> _EXERCISE AIM_
Look through the data below. Show each line where the string "root" occurs.

┄┄┄┄┄┄

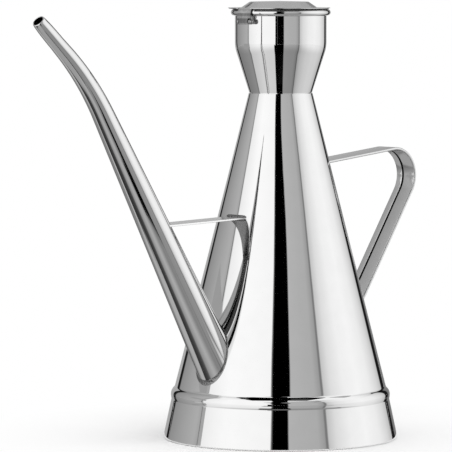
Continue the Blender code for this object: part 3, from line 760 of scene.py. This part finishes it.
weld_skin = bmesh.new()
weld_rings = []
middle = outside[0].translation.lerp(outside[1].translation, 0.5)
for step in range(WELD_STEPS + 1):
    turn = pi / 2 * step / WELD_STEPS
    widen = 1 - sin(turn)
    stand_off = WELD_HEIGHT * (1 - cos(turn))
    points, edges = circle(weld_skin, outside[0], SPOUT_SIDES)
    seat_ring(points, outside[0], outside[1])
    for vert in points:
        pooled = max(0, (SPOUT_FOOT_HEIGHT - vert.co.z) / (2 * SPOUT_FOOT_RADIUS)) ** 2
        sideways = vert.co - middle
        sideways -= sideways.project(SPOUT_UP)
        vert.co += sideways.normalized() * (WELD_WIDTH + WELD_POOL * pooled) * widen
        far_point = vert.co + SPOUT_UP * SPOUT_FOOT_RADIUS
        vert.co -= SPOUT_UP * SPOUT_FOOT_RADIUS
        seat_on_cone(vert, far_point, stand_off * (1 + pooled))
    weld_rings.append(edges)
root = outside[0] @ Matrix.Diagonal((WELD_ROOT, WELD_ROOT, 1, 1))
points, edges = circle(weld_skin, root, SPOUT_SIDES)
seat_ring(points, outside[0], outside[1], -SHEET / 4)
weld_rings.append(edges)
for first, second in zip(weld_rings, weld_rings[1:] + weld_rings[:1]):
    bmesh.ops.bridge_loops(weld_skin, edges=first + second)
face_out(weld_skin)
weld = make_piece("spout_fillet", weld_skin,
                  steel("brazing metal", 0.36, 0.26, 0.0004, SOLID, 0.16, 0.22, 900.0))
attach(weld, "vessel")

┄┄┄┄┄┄

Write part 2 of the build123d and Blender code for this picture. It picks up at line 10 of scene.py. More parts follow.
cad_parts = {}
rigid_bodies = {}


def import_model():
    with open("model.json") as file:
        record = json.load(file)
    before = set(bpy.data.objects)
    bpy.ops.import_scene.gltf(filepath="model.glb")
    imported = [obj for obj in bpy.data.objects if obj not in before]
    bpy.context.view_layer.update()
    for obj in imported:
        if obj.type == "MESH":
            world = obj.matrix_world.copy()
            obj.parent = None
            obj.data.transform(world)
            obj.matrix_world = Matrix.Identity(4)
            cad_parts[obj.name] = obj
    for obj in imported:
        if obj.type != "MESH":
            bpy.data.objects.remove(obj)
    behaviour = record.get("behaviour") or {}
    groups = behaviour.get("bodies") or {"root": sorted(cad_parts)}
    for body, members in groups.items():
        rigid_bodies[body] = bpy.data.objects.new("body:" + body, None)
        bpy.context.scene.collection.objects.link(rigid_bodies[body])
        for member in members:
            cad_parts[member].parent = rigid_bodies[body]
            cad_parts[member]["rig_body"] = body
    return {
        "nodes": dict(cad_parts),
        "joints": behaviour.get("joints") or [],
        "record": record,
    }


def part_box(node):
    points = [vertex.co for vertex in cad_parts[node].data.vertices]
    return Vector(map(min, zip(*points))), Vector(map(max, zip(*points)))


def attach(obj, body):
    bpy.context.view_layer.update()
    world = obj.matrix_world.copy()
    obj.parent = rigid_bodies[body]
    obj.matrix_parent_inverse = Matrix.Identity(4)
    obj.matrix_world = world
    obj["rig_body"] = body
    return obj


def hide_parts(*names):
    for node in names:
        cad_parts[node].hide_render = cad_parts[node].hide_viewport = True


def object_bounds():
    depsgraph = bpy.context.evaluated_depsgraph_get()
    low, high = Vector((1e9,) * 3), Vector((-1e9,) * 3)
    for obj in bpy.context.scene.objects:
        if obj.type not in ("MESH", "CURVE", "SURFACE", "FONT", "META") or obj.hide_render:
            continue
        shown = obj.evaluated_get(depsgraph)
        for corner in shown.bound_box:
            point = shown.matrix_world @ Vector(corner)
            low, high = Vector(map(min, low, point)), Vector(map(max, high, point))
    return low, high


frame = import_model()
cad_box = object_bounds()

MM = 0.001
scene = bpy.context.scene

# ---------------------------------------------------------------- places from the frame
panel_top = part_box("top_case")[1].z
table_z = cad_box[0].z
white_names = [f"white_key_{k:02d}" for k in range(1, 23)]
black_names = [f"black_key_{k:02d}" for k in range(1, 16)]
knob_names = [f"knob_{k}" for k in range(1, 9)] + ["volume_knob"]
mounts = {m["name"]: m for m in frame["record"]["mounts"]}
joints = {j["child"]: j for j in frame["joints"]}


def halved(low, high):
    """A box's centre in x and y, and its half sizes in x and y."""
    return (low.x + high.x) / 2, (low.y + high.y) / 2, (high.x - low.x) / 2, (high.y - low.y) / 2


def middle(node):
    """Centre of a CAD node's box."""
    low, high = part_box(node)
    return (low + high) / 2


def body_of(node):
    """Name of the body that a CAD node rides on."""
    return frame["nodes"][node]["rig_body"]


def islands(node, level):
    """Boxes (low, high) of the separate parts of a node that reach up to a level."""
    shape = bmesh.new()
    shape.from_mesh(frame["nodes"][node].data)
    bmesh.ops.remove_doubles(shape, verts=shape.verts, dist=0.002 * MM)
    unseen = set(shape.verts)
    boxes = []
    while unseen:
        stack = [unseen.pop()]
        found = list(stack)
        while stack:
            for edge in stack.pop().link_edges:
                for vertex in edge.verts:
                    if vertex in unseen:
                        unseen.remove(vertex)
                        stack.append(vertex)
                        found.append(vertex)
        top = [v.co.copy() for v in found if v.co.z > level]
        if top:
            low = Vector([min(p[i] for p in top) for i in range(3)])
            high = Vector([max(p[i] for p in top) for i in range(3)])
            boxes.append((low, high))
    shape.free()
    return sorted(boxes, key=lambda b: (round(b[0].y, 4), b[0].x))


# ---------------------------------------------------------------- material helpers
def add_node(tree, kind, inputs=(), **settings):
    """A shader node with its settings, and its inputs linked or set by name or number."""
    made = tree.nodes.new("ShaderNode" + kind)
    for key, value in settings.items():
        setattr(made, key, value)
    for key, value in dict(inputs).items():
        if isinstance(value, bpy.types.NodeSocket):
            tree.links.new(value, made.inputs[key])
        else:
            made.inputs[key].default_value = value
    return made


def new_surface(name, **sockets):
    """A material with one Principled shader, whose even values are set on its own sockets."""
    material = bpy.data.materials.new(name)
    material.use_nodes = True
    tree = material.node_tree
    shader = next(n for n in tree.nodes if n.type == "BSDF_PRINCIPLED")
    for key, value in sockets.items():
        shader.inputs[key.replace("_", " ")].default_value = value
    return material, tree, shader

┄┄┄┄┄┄

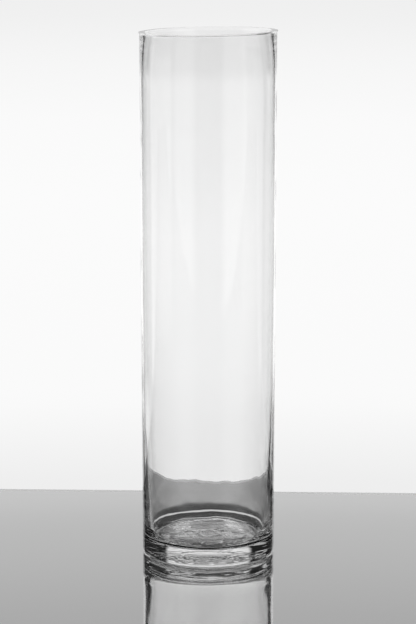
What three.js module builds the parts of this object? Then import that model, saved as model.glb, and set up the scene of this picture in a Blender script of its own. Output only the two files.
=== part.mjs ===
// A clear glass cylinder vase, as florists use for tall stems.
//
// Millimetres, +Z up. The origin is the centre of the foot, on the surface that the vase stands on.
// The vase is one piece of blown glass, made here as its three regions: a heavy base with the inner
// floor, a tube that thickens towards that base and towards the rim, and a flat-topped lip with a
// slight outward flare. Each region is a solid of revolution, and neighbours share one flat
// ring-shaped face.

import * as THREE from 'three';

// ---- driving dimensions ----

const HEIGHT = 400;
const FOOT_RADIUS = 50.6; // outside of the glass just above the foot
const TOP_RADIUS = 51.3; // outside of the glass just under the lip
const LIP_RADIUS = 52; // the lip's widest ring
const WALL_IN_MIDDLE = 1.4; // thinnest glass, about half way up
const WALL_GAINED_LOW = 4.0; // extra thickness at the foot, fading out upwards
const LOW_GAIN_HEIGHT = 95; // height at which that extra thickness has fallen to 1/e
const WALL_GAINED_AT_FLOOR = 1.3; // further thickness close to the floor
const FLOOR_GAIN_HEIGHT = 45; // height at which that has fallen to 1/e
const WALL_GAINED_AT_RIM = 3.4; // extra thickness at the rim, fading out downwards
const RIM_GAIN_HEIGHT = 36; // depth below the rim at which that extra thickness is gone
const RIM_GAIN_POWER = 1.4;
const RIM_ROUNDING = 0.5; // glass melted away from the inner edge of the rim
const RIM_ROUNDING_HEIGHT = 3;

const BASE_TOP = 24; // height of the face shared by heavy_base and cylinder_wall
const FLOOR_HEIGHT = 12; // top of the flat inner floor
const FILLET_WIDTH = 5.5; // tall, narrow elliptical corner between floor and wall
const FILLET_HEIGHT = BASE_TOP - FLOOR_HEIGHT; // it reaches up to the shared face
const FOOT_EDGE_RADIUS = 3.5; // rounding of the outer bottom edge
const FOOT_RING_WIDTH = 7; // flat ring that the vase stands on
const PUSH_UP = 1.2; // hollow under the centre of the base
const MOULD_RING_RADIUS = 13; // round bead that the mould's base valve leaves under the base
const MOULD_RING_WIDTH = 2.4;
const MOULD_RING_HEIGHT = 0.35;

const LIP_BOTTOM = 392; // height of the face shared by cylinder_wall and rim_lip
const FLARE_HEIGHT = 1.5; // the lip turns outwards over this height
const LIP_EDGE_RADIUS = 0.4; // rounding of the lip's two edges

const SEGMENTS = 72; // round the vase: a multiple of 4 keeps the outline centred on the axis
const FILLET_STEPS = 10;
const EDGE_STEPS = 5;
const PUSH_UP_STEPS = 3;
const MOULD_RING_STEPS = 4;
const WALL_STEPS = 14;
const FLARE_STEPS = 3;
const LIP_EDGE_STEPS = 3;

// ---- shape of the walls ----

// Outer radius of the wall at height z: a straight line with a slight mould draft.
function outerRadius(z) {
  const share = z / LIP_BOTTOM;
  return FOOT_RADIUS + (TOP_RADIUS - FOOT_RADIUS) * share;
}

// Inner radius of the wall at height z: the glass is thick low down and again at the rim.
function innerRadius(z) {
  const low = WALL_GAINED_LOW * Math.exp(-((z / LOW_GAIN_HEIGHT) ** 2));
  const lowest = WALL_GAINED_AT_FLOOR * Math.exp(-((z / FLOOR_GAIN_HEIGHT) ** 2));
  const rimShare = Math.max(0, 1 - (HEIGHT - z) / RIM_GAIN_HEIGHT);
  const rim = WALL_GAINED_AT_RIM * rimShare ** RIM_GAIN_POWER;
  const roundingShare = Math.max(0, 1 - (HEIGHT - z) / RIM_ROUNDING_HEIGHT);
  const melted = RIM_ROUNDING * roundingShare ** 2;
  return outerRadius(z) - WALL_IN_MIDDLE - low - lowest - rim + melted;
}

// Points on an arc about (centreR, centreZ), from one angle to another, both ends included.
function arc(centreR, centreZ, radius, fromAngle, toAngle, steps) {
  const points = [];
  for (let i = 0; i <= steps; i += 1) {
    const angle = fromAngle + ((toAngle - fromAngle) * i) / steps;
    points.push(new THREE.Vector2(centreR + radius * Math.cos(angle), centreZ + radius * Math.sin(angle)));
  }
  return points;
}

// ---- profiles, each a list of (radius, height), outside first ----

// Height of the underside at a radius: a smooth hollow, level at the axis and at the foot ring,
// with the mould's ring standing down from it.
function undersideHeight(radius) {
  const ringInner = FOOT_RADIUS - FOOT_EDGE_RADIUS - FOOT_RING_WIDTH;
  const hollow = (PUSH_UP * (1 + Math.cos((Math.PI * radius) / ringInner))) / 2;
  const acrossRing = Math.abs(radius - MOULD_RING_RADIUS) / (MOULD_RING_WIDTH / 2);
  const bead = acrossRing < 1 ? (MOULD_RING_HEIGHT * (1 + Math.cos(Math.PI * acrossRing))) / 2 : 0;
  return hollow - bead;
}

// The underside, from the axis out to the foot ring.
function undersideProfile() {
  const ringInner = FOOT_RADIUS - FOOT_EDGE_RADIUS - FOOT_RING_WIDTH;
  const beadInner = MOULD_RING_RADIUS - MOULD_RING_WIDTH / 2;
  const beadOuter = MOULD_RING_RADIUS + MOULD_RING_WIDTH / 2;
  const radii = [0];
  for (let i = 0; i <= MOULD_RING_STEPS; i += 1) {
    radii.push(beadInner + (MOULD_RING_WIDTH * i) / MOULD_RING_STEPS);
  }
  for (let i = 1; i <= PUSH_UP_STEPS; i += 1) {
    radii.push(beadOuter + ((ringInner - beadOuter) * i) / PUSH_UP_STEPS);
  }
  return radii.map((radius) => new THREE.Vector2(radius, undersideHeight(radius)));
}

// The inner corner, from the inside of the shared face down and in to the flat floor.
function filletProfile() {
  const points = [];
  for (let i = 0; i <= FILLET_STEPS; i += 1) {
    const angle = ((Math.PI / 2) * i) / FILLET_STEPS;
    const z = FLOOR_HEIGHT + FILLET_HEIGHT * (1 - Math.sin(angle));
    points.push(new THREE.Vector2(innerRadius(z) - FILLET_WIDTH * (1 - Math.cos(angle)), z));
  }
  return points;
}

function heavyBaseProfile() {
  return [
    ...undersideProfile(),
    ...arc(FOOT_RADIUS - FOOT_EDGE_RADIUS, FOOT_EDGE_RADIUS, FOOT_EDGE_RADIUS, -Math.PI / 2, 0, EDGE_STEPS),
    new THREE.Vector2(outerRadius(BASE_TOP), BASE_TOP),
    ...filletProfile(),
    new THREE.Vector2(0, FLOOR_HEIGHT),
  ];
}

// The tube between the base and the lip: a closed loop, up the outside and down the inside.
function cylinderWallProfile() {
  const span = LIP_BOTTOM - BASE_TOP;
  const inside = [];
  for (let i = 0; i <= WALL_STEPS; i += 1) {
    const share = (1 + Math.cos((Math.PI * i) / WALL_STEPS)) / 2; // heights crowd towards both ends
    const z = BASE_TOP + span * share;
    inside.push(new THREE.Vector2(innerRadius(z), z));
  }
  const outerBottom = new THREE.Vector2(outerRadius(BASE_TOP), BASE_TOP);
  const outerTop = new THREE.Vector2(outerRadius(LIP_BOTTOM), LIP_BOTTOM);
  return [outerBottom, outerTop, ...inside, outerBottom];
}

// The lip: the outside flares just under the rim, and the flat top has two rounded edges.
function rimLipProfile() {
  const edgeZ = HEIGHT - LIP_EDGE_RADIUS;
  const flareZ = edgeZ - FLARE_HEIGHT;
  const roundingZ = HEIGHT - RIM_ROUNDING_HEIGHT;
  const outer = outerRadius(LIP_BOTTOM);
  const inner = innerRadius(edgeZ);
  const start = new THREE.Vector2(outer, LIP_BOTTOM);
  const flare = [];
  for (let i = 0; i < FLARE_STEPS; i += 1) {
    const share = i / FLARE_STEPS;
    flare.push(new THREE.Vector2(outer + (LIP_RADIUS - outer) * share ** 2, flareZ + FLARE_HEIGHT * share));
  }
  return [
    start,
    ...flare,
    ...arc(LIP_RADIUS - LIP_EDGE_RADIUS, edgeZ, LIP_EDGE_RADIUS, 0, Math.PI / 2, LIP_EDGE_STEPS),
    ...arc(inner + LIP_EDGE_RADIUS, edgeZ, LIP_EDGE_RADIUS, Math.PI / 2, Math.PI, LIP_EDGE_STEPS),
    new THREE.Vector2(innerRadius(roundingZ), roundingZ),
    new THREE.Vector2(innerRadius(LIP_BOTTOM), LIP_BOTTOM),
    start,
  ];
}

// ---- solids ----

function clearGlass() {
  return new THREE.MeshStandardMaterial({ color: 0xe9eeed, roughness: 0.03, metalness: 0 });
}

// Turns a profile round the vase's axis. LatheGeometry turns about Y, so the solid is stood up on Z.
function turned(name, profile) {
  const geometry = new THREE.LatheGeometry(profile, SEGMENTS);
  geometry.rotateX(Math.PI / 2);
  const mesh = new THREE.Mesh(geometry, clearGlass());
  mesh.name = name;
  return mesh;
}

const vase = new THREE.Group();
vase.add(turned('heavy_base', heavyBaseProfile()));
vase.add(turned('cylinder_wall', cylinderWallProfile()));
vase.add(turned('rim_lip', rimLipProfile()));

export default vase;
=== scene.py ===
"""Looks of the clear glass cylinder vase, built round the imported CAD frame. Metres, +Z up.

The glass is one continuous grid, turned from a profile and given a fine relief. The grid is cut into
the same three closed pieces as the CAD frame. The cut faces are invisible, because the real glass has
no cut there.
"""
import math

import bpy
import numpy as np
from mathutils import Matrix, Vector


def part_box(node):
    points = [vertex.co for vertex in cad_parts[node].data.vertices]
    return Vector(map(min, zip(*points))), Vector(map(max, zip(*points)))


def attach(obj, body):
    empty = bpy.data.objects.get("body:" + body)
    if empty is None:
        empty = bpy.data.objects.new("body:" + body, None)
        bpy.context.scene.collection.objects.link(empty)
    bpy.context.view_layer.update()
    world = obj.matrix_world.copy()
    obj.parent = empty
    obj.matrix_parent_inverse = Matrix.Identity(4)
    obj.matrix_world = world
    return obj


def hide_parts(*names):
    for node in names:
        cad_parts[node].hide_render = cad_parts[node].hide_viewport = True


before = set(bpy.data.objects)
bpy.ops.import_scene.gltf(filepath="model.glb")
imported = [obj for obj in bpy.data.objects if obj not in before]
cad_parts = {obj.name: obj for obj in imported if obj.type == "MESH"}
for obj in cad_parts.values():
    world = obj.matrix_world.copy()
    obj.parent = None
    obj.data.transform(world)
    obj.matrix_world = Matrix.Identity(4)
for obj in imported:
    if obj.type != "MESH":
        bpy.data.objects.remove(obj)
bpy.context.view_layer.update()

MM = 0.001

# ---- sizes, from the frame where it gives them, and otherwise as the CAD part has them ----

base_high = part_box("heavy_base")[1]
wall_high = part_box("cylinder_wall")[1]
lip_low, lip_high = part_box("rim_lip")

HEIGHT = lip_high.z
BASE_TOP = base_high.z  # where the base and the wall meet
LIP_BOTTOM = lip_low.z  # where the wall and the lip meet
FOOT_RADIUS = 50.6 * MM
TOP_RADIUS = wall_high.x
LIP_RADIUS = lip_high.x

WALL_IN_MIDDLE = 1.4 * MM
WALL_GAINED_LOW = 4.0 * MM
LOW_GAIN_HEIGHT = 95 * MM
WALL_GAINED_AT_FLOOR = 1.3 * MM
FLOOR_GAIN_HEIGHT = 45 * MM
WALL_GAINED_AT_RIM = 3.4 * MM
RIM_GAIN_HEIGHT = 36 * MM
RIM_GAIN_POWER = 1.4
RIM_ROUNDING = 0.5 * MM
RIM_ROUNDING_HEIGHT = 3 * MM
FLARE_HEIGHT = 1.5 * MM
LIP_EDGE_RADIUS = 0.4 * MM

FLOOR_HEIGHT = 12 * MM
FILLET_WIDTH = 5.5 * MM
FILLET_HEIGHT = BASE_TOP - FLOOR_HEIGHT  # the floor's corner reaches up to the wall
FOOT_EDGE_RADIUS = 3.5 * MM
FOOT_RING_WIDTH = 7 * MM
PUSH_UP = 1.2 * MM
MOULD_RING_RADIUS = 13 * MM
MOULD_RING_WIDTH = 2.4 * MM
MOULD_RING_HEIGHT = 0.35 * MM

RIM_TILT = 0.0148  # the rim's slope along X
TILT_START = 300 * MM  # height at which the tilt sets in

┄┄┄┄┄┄

> _RESPONSE TO THE EXERCISE_
root = outside[0] @ Matrix.Diagonal((WELD_ROOT, WELD_ROOT, 1, 1))
points, edges = circle(weld_skin, root, SPOUT_SIDES)
    groups = behaviour.get("bodies") or {"root": sorted(cad_parts)}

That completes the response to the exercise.